## begin GIVEN DATA

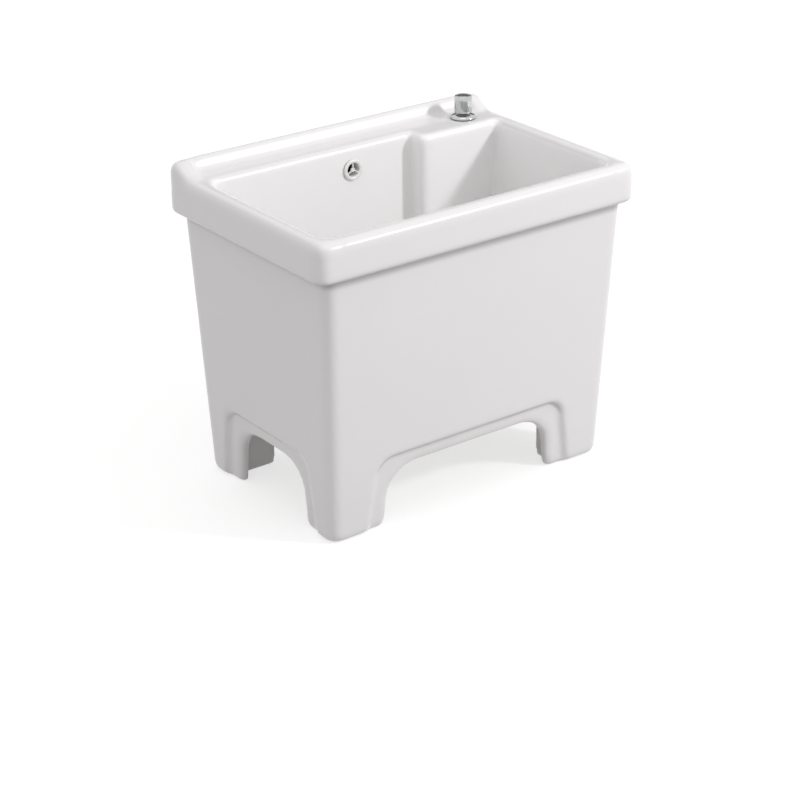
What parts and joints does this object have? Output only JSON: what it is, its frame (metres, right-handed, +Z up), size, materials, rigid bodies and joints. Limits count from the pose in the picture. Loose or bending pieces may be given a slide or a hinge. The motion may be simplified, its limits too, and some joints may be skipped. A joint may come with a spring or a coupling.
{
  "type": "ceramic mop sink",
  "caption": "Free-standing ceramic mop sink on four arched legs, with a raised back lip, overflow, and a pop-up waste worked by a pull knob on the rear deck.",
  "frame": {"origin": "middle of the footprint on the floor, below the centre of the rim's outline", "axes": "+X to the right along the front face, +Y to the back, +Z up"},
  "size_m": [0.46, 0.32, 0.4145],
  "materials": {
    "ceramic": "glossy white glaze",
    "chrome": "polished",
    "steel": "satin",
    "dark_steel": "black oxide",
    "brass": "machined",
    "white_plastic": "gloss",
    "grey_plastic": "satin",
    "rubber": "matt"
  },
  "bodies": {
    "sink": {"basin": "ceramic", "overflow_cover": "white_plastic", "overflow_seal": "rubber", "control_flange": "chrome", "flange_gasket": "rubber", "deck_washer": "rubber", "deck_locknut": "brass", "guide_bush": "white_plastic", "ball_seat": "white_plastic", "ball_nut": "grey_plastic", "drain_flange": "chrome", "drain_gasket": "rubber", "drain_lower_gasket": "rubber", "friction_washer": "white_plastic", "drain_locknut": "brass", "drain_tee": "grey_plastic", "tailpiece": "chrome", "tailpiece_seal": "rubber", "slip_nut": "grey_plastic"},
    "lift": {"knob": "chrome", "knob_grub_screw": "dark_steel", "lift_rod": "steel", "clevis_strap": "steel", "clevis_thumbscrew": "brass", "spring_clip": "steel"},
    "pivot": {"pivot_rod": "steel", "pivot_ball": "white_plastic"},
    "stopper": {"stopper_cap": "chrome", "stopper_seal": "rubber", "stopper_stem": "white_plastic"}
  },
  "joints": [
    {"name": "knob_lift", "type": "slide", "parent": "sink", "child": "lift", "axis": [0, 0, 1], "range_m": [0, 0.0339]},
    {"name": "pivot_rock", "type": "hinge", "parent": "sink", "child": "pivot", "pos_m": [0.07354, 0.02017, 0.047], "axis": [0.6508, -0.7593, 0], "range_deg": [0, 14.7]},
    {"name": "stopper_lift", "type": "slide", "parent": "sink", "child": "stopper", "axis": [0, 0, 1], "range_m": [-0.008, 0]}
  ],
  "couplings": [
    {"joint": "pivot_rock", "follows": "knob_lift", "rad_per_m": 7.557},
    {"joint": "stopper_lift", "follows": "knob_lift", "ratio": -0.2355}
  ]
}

## end GIVEN DATA

**SHORT EXERCISE**
Quote the listing in full, please, keeping every line exact.

**PROBLEM SOLUTION**
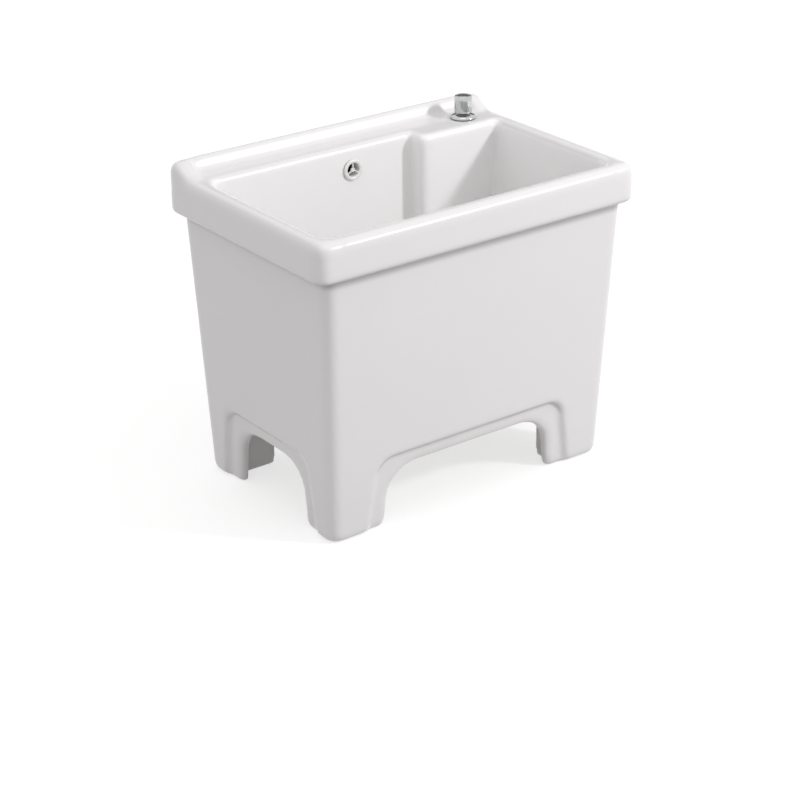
What parts and joints does this object have? Output only JSON: what it is, its frame (metres, right-handed, +Z up), size, materials, rigid bodies and joints. Limits count from the pose in the picture. Loose or bending pieces may be given a slide or a hinge. The motion may be simplified, its limits too, and some joints may be skipped. A joint may come with a spring or a coupling.
{
  "type": "ceramic mop sink",
  "caption": "Free-standing ceramic mop sink on four arched legs, with a raised back lip, overflow, and a pop-up waste worked by a pull knob on the rear deck.",
  "frame": {"origin": "middle of the footprint on the floor, below the centre of the rim's outline", "axes": "+X to the right along the front face, +Y to the back, +Z up"},
  "size_m": [0.46, 0.32, 0.4145],
  "materials": {
    "ceramic": "glossy white glaze",
    "chrome": "polished",
    "steel": "satin",
    "dark_steel": "black oxide",
    "brass": "machined",
    "white_plastic": "gloss",
    "grey_plastic": "satin",
    "rubber": "matt"
  },
  "bodies": {
    "sink": {"basin": "ceramic", "overflow_cover": "white_plastic", "overflow_seal": "rubber", "control_flange": "chrome", "flange_gasket": "rubber", "deck_washer": "rubber", "deck_locknut": "brass", "guide_bush": "white_plastic", "ball_seat": "white_plastic", "ball_nut": "grey_plastic", "drain_flange": "chrome", "drain_gasket": "rubber", "drain_lower_gasket": "rubber", "friction_washer": "white_plastic", "drain_locknut": "brass", "drain_tee": "grey_plastic", "tailpiece": "chrome", "tailpiece_seal": "rubber", "slip_nut": "grey_plastic"},
    "lift": {"knob": "chrome", "knob_grub_screw": "dark_steel", "lift_rod": "steel", "clevis_strap": "steel", "clevis_thumbscrew": "brass", "spring_clip": "steel"},
    "pivot": {"pivot_rod": "steel", "pivot_ball": "white_plastic"},
    "stopper": {"stopper_cap": "chrome", "stopper_seal": "rubber", "stopper_stem": "white_plastic"}
  },
  "joints": [
    {"name": "knob_lift", "type": "slide", "parent": "sink", "child": "lift", "axis": [0, 0, 1], "range_m": [0, 0.0339]},
    {"name": "pivot_rock", "type": "hinge", "parent": "sink", "child": "pivot", "pos_m": [0.07354, 0.02017, 0.047], "axis": [0.6508, -0.7593, 0], "range_deg": [0, 14.7]},
    {"name": "stopper_lift", "type": "slide", "parent": "sink", "child": "stopper", "axis": [0, 0, 1], "range_m": [-0.008, 0]}
  ],
  "couplings": [
    {"joint": "pivot_rock", "follows": "knob_lift", "rad_per_m": 7.557},
    {"joint": "stopper_lift", "follows": "knob_lift", "ratio": -0.2355}
  ]
}